Still lots of room for ambiguity there, though. We don't know how many years separate Jim and Gary (as little as a couple of years could account for the instructor relationship).
We know Gary was a Lieutenant Commander at the age of 23 already, as per his PSI records. We also have reason to think Jim was ahead of him in the game, in a position to request Gary for "his" first command. So Jim probably
is older, although he could still be a star pupil instructor to his elders, or a super student who made full Commander at 22 and therefore could make requests about his older pal Gary.
The issue is basically only clouded by whether Kirk and Mitchell first met at that class, because we know they met 15 years prior to the ep.
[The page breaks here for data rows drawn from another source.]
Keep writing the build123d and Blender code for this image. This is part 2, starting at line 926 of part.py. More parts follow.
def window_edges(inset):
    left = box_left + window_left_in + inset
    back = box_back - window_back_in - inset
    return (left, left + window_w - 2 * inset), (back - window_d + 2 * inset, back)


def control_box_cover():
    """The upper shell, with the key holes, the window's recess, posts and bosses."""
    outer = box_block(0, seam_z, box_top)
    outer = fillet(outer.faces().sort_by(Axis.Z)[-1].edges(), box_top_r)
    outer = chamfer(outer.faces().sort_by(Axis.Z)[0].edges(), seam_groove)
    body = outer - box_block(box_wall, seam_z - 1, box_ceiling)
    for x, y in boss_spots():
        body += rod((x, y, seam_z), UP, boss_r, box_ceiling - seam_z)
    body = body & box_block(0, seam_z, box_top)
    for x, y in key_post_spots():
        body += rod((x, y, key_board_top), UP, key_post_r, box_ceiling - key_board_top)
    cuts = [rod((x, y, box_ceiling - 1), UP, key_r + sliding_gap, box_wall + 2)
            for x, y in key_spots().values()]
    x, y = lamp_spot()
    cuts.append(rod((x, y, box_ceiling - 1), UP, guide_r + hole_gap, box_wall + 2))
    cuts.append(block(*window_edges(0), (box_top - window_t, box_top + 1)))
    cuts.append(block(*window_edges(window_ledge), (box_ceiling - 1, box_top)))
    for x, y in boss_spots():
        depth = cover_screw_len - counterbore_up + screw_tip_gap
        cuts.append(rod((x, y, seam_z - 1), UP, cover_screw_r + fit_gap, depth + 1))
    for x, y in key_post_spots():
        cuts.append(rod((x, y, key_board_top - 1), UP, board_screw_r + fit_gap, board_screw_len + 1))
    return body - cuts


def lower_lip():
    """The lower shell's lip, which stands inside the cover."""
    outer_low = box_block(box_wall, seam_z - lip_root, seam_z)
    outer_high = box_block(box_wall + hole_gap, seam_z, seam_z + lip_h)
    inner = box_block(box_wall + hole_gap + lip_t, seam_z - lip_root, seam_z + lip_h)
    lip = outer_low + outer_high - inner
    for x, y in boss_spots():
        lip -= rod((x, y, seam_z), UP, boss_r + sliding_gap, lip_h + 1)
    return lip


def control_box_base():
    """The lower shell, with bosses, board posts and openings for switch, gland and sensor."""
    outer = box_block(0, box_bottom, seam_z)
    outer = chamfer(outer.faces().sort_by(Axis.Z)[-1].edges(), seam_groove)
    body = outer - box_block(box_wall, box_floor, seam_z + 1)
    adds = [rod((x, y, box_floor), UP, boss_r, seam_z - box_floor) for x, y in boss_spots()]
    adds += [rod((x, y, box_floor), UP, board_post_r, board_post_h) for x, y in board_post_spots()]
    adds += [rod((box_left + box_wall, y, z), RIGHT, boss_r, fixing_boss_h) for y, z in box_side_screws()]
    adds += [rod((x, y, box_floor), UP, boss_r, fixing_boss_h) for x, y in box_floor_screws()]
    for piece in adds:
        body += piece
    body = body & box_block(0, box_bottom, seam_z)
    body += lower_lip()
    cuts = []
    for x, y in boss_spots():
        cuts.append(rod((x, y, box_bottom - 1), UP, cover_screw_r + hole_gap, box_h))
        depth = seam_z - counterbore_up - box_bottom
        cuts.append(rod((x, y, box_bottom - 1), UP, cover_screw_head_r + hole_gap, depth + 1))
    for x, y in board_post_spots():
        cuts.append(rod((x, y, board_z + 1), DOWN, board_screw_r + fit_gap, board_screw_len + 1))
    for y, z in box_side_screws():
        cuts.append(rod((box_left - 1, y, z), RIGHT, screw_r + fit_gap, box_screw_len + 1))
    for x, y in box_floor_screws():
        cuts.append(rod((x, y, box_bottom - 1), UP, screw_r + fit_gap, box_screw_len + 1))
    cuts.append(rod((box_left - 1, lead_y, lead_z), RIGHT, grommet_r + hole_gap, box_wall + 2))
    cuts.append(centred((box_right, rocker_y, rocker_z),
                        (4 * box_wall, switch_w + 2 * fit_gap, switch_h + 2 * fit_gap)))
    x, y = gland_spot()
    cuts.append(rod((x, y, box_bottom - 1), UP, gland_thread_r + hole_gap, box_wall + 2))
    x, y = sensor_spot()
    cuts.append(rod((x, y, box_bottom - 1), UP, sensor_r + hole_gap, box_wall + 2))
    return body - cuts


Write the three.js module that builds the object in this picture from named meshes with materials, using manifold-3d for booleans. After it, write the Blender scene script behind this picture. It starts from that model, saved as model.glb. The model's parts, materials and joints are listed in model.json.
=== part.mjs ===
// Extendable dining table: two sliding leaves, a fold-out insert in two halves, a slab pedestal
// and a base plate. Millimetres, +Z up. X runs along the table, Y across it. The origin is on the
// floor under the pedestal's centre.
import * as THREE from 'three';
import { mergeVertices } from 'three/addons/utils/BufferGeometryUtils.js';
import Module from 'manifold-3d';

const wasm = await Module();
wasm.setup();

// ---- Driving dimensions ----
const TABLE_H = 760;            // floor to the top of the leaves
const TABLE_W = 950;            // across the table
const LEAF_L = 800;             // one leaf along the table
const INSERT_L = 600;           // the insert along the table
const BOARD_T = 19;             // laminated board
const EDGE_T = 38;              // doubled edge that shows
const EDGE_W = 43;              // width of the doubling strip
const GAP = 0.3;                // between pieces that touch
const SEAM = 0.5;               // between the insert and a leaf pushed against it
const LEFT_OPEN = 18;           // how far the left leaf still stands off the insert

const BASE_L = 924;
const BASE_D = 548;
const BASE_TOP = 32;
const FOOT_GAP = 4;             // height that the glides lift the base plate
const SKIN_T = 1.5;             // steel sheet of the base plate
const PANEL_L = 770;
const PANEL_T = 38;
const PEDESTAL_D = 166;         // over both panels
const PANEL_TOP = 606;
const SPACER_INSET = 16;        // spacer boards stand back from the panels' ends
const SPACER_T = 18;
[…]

Perhaps those two are utterly separate events, with Mitchell joining Starfleet specifically because his (potentially much, much older) friend Kirk had already done so. Kirk comes from a Starfleet family, and was friends with Starfleet families like the Mallories. Perhaps he babysat Gary, ten years his junior?
We don't know whether the Republic assignment preceded or followed the Farragut
If both are monolith things, then we do know, as Kirk was an Ensign on the former ship and a Lieutenant on the latter - we can't swap that order. But back-and-forth between ships is an option.
We do know that technically some academy trainees can and do get commissioned as officers even before graduating (Lt. Saavik, anyone?)
What reason do we have for thinking that Saavik had not already graduated?
I mean, it's clear that she had - that's why she's a Lieutenant. But it's also clear that not all officers take the command courses at the Academy (we have characters stating they did not), and not all officers undergo the no-win test, either. It may well be an optional extra, and sometimes cadets include it in their graduate studies, sometimes only in postgraduate ones.
But yes, maximally ambiguous, and frustrating.